TEXT CLASSIFICATION ON TURKISH NEWS USING DEEP LEARNING


Creative Commons License

Doğan S., Çene E.

7th International Congress on Fundamental and Applied Sciences 2020 (ICFAS2020) , Priştine, Kosovo, 06 October 2020, pp.57

  • Publication Type: Conference Paper / Summary Text
  • City: Priştine
  • Country: Kosovo
  • Page Numbers: pp.57

Abstract

In this study, the performance of text classification is measured on a Turkish news corpus with 9 categories using Artificial Neural Networks and Recurrent Neural Networks with 3 proposed models.
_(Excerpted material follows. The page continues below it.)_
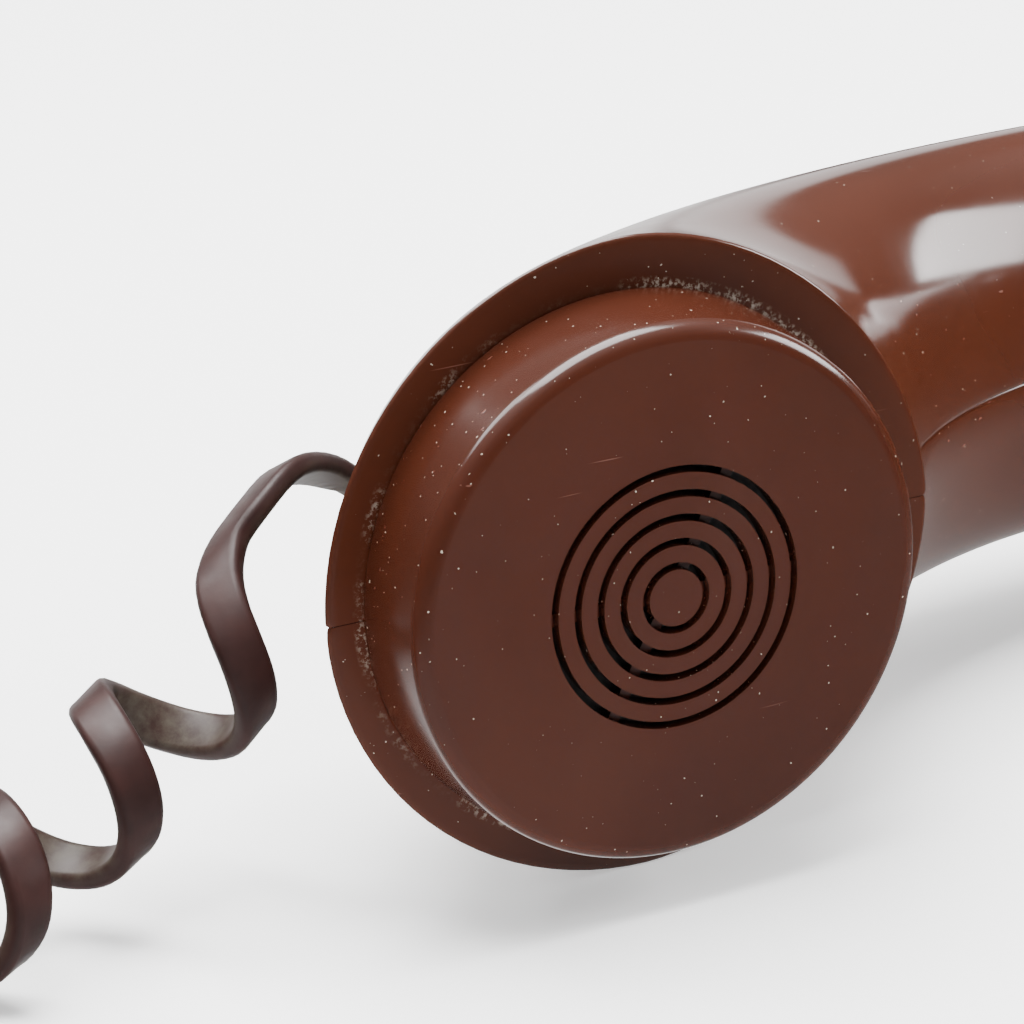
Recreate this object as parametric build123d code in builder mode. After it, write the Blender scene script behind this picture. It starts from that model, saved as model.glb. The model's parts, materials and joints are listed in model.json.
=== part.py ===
"""Telephone handset on its side, with a curly cord and a modular plug.

X runs along the handset, from the mouthpiece (-X) to the earpiece (+X). Both caps
face -Y, the back of the handle faces +Y, and Z is up. The handset is two shells that
meet on a level plane half way up. The origin is under the middle of the handset, on
the surface that it lies on.
"""
import os
from math import asin, cos, dist, pi, radians, sin, tan

from build123d import *

# Handset body. Each profile line is an arc of a superellipse, as (x at the rim, depth at
# mid-handle, how far its centre stands in front of the rim, roundness). x is from the
# mouthpiece cap's axis towards the middle of the handset, y is behind the rim's face.
CAP_AXIS_X = 80.0
INNER_ARC = (36.0, 27.2, 0.0, 1.72)
OUTER_ARC = (-32.6, 55.5, 26.0, 2.0)
RIM_HALF_WIDTH = 33.99
HANDLE_HALF_WIDTH = 24.2
RIM_ROUNDNESS = (1.84, 1.96)
HANDLE_ROUNDNESS = 2.2
WIDTH_EASE = 1.8
ROUNDNESS_EASE = 2.0
OUTER_LAG = 1.4
SECTION_COUNT = 9
SECTION_POINTS = 24
LOFT_SPANS = [(0, 4), (4, 8)]
WALL = 2.4
RIM_THICKNESS = 2.8
INNER_LEAN = 0.25
OUTER_LEAN = 0.55
SIDE_LEAN = 0.65
MID_Z = 34.0

# Caps
CAP_HEIGHT = 11.35
CAP_BASE_R = 28.7
CAP_FACE_R = 27.9
CAP_EDGE_FILLET = 1.8
CAP_WALL = 2.2
SKIRT_R = 23.7
SKIRT_WALL = 1.5
SKIRT_DEPTH = 5.6
CAP_GAP = 0.3
SLOT_PITCH = 2.5
SLOT_WIDTH = 0.77
SLOT_FIRST_R = 2.95
SLOT_COUNT = 5
RIB_COUNT = 6
RIB_WIDTH = 1.3
RIB_HEIGHT = 1.0

# Threaded neck in the shells
NECK_R = 24.0
NECK_WALL = 1.6
NECK_DEPTH = 6.6

# Seal ring in the space between a cap's skirt and its outer wall
SEAL_R = 25.8
SEAL_BORE_R = 24.15
SEAL_THICKNESS = 2.4

# Capsules and what holds them, as depths behind the rim
SCREEN_R = 21.7
SCREEN_FRONT = -8.8
SCREEN_BACK = -8.0
CAPSULE_R = 21.4
CAPSULE_WALL = 1.0
CAPSULE_FRONT = -7.5
GRID_THICKNESS = 0.9
DIAPHRAGM_FRONT = -5.4
DIAPHRAGM_THICKNESS = 0.4
CAPSULE_BACK = 3.4
HOLDER_FRONT = 3.5
HOLDER_BACK = 9.6
HOLDER_WALL = 1.6

# Pieces inside the handle, sizes along X, Y and Z
BALLAST_SIZE = (34.0, 10.0, 17.0)
BLOCK_SIZE = (16.0, 9.0, 20.0)
WADDING_SIZE = (24.0, 12.0, 22.0)
LEAD_R = 0.6
LEAD_RUN_DEPTH = 32.3
LEAD_BEND = 8.0
LEAD_TIGHT_BEND = 3.0
LEAD_HEIGHTS = (-6.0, 6.0)

# Shell screws
SCREW_X = 30.0
SCREW_HEAD_R = 2.8
SCREW_HEAD_HEIGHT = 2.2
SCREW_SHANK_R = 1.45
SCREW_SEAT_Z = 20.0
SCREW_TOP_Z = 47.0
SCREW_CLEARANCE = 0.3
SCREW_SLOT_WIDTH = 0.8
BOSS_R = 4.2
BOSS_SETBACK = 2.0
GROMMET_R = 4.0

# Cord. Route points are (x, y) from the mouthpiece cap's axis, and height.
CORD_WIDTH = 5.0
COIL_DIAMETER = 16.4
EXIT_SHARE = 0.31
EXIT_STAND_OFF = 0.4
GROMMET_LENGTH = 3.5
GROMMET_BORE_R = 1.7
GROMMET_HEAD_R = 4.3
GROMMET_HEAD_TAPER = 12
FLANGE_R = 5.0
FLANGE_THICKNESS = 1.6
BACK_FLANGE_R = 5.6
BACK_FLANGE_THICKNESS = 2.0
BACK_FLANGE_DEPTH = 4.6
CORE_R = 1.6
CORE_DEPTH = 10.0
CLAMP_SIZE = (6.0, 5.0, 2.6)
CLAMP_DEPTH = 9.6
TAIL_STRAIGHT = 7.6
TAIL_ROUTE = [(-26.5, 34.5, 36.5), (-34.5, 19.5, 28.5)]
COIL_ROUTE = [(-31.0, 20.0, 30.0), (-40.0, 18.5, 22.5), (-49.0, 17.0, 15.5), (-58.0, 14.5, 10.5),
              (-68.0, 10.0, 8.4), (-79.0, 3.0, 8.4), (-94.0, -2.6, 8.4), (-116.0, -3.0, 8.4),
              (-138.0, -1.0, 8.4), (-157.0, 6.0, 8.4), (-169.0, 20.5, 8.4), (-171.0, 38.0, 8.4),
              (-161.0, 53.5, 8.4), (-143.0, 61.5, 8.4), (-122.0, 64.0, 8.4), (-106.0, 62.5, 8.4),
              (-92.5, 58.5, 8.4), (-83.5, 49.0, 8.4), (-81.5, 36.5, 8.4), (-87.0, 25.5, 8.4),
              (-97.5, 20.5, 8.4), (-111.0, 22.0, 8.4), (-126.0, 22.0, 8.4)]
FAR_TAIL_LENGTH = 12.0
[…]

The corpus consists of 32538 news with the categories sports, world news, Turkey, economics, magazine, politics, health, art & culture and technology. Models are trained after the news texts were shortened using extractive text summarization method. Text summarization not only helped to achieve a more stable distribution for news length and reduced the bias, but also give a huge improve in model training times. Artificial Neural Networks, Bidirectional Long Short Term-Memory Units (LSTM) and Bidirectional Gated Recurrent Unit (GRU) based on Attention Mechanism are the 3 models suggested in this work. Each proposed model is retrained using pre-trained FastText word vectors. Moreover, This is the first study in Turkish that uses recurrent neural networks with the attention mechanism. As a result of the study, F1 value of the proposed models range between 89.55% to 91.32 where the LSTM based model is found as the most successful model.